• [Task statement]: Spot each line in the records below where the word "materials" occurs, then copy it.

--- Start Data for the task ---

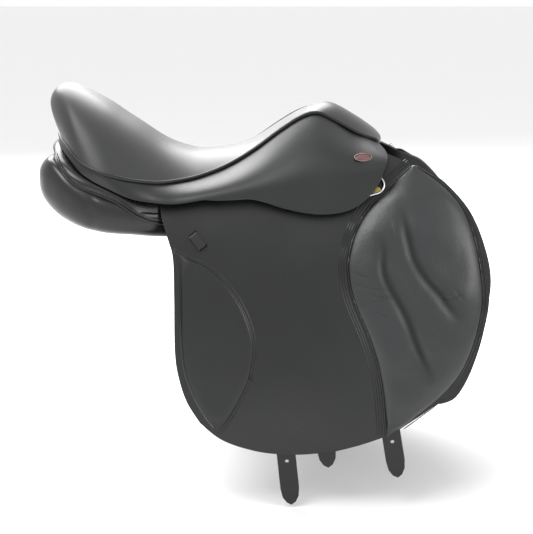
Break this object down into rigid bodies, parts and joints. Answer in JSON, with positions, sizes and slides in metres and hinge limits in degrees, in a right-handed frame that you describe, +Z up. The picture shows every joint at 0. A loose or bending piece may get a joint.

--- End Data for the task ---
--- Start Data for the task ---

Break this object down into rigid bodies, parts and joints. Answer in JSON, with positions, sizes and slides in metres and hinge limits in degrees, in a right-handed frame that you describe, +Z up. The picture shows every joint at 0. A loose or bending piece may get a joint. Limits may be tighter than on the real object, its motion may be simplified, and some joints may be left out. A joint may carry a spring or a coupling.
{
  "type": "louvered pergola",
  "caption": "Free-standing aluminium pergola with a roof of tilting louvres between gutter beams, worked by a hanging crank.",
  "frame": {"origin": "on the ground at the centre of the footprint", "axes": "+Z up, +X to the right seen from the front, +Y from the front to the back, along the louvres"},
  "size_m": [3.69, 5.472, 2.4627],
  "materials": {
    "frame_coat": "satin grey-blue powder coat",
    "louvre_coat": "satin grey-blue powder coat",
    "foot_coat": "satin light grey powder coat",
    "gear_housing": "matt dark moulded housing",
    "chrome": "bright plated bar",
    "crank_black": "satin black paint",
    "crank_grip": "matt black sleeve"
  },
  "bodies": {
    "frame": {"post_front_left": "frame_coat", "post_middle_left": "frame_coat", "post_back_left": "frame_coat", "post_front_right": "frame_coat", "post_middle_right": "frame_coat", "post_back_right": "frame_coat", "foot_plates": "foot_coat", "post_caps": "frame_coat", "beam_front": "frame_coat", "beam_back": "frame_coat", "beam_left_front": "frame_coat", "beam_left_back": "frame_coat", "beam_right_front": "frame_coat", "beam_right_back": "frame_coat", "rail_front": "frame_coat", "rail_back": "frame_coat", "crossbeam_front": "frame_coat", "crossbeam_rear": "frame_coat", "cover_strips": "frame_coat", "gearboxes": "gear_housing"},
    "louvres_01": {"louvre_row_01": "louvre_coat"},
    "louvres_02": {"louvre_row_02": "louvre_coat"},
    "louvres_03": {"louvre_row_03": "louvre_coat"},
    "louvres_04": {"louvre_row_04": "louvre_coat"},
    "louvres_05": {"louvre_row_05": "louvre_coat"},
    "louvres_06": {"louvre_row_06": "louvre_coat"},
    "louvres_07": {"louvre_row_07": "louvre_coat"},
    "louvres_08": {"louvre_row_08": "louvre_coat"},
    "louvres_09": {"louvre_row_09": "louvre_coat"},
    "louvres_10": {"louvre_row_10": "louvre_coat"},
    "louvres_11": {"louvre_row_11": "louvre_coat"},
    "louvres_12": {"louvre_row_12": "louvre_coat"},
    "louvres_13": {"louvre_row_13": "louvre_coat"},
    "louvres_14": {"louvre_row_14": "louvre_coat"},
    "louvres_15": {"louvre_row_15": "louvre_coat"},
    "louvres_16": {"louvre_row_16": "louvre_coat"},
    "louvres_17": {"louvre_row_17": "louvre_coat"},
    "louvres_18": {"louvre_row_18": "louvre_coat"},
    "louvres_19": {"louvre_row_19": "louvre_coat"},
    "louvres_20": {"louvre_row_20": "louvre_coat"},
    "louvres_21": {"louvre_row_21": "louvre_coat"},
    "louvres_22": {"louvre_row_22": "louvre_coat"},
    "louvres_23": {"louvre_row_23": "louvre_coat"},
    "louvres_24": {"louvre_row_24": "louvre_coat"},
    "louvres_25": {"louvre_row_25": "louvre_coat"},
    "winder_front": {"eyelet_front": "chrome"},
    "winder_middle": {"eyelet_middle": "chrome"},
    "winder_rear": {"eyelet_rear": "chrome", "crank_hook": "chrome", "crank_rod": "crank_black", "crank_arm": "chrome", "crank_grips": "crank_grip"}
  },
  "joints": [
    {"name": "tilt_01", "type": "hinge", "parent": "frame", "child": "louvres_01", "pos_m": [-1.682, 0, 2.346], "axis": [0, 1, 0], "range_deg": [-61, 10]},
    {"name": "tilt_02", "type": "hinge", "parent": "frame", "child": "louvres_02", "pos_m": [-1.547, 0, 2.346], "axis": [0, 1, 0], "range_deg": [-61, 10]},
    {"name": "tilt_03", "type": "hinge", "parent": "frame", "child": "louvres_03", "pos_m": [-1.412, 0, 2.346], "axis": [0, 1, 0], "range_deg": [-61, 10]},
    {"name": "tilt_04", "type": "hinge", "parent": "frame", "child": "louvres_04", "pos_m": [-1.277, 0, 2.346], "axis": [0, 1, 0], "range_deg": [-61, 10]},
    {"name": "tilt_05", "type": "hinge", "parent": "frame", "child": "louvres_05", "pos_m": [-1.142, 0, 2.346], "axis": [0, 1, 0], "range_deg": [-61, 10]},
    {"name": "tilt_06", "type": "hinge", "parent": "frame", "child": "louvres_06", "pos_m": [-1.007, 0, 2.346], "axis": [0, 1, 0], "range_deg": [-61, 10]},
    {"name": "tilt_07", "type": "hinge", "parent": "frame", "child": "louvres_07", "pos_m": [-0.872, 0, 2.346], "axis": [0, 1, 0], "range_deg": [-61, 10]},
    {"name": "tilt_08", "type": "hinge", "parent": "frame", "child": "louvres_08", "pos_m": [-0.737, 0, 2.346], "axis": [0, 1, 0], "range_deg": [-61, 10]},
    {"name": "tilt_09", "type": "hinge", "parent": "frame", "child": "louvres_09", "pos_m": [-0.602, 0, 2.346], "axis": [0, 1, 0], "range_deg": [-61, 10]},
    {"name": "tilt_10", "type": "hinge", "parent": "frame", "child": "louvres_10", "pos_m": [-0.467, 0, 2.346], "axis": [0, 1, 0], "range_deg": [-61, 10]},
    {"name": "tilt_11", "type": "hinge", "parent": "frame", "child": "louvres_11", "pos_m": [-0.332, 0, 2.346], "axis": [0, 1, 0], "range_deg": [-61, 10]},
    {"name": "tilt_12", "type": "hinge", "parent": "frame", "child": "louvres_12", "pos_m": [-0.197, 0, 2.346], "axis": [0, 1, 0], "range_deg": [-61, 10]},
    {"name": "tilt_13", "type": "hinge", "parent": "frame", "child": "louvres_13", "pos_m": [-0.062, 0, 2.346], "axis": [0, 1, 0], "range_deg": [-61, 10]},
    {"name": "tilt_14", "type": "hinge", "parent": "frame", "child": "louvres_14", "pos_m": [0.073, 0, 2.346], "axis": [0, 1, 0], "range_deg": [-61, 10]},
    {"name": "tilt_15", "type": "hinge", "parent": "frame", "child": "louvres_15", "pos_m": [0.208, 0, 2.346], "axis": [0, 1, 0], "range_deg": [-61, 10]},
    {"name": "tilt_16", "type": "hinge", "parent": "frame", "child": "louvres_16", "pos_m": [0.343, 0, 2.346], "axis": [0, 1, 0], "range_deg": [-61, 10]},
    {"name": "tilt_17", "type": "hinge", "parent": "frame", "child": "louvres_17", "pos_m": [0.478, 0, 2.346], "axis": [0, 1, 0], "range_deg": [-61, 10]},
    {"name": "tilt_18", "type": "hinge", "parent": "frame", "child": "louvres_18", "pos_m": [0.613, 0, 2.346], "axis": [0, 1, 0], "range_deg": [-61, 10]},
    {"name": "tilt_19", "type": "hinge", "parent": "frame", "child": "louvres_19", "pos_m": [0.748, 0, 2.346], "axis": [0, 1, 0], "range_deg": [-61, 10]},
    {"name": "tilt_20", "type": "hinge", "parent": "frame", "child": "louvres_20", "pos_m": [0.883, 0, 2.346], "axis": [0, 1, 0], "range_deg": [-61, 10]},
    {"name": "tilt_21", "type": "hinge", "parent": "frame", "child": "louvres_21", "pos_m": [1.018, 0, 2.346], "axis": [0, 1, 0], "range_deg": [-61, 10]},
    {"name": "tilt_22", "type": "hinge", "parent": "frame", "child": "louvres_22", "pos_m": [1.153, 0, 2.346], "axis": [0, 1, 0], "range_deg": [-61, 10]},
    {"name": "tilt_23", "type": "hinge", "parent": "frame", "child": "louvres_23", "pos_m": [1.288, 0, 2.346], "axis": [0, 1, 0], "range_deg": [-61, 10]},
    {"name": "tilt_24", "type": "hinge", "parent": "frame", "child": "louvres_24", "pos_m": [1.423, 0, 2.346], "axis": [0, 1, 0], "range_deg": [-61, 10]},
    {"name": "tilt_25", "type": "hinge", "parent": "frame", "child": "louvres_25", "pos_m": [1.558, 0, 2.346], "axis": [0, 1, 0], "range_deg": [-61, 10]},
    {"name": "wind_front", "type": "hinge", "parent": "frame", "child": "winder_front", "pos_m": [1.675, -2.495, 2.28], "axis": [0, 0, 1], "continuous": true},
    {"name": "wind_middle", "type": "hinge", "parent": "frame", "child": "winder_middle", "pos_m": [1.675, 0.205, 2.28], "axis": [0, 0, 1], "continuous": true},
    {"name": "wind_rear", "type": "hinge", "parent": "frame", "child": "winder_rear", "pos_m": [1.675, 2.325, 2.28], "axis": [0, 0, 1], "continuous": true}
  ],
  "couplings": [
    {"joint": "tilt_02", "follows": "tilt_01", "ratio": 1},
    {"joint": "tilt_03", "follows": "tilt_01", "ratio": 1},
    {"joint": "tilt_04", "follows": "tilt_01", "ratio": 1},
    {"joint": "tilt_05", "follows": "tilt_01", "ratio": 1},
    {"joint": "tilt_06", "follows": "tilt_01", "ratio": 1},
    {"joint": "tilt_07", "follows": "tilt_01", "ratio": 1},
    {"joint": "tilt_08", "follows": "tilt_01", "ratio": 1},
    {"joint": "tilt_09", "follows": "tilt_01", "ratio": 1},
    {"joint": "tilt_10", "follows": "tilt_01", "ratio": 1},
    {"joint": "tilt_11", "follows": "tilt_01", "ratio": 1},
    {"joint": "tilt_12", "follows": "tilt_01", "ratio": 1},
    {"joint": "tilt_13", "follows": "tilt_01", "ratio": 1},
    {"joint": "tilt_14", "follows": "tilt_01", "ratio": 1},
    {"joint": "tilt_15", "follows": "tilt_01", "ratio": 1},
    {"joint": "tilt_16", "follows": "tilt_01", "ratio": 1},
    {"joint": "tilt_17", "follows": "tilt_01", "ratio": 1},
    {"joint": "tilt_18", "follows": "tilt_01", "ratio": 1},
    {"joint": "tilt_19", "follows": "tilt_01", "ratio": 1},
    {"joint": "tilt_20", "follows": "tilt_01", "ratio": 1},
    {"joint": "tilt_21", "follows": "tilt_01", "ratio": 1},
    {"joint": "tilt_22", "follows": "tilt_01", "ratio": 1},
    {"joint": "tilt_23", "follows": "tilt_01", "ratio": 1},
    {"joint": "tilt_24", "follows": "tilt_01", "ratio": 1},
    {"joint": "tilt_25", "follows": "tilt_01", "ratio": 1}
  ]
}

--- End Data for the task ---
--- Start Data for the task ---

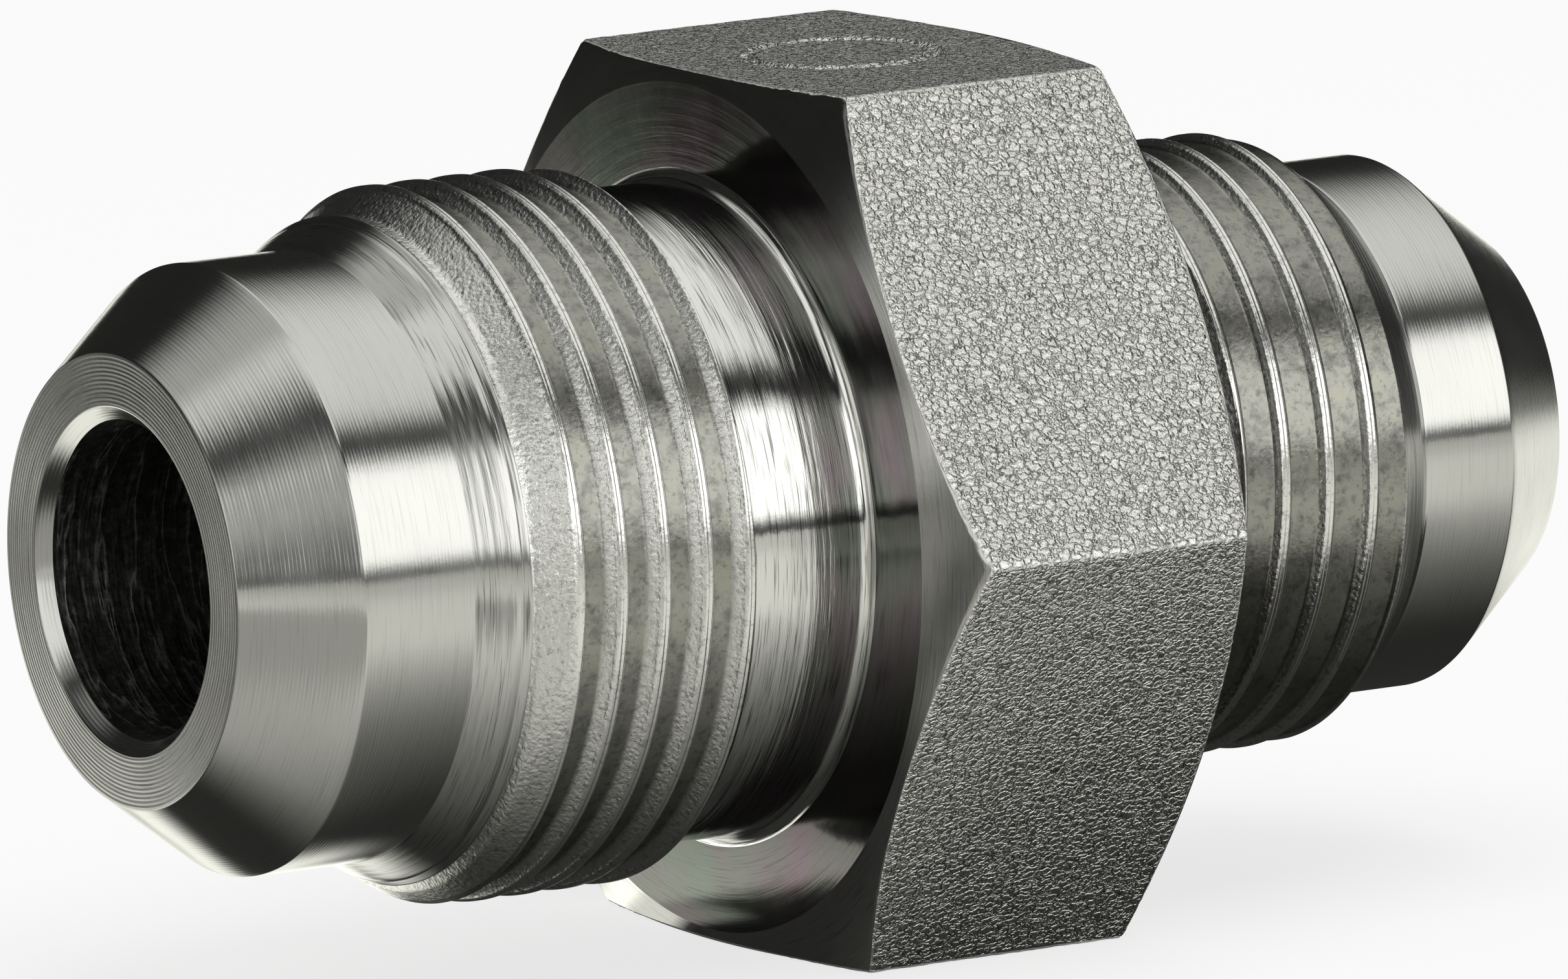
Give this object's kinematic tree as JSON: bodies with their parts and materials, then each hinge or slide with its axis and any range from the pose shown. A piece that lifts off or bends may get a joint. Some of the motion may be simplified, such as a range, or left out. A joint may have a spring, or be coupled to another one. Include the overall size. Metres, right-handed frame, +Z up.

--- End Data for the task ---

• [Problem solution]:
  "materials": {
Give this object's kinematic tree as JSON: bodies with their parts and materials, then each hinge or slide with its axis and any range from the pose shown. A piece that lifts off or bends may get a joint. Some of the motion may be simplified, such as a range, or left out. A joint may have a spring, or be coupled to another one. Include the overall size. Metres, right-handed frame, +Z up.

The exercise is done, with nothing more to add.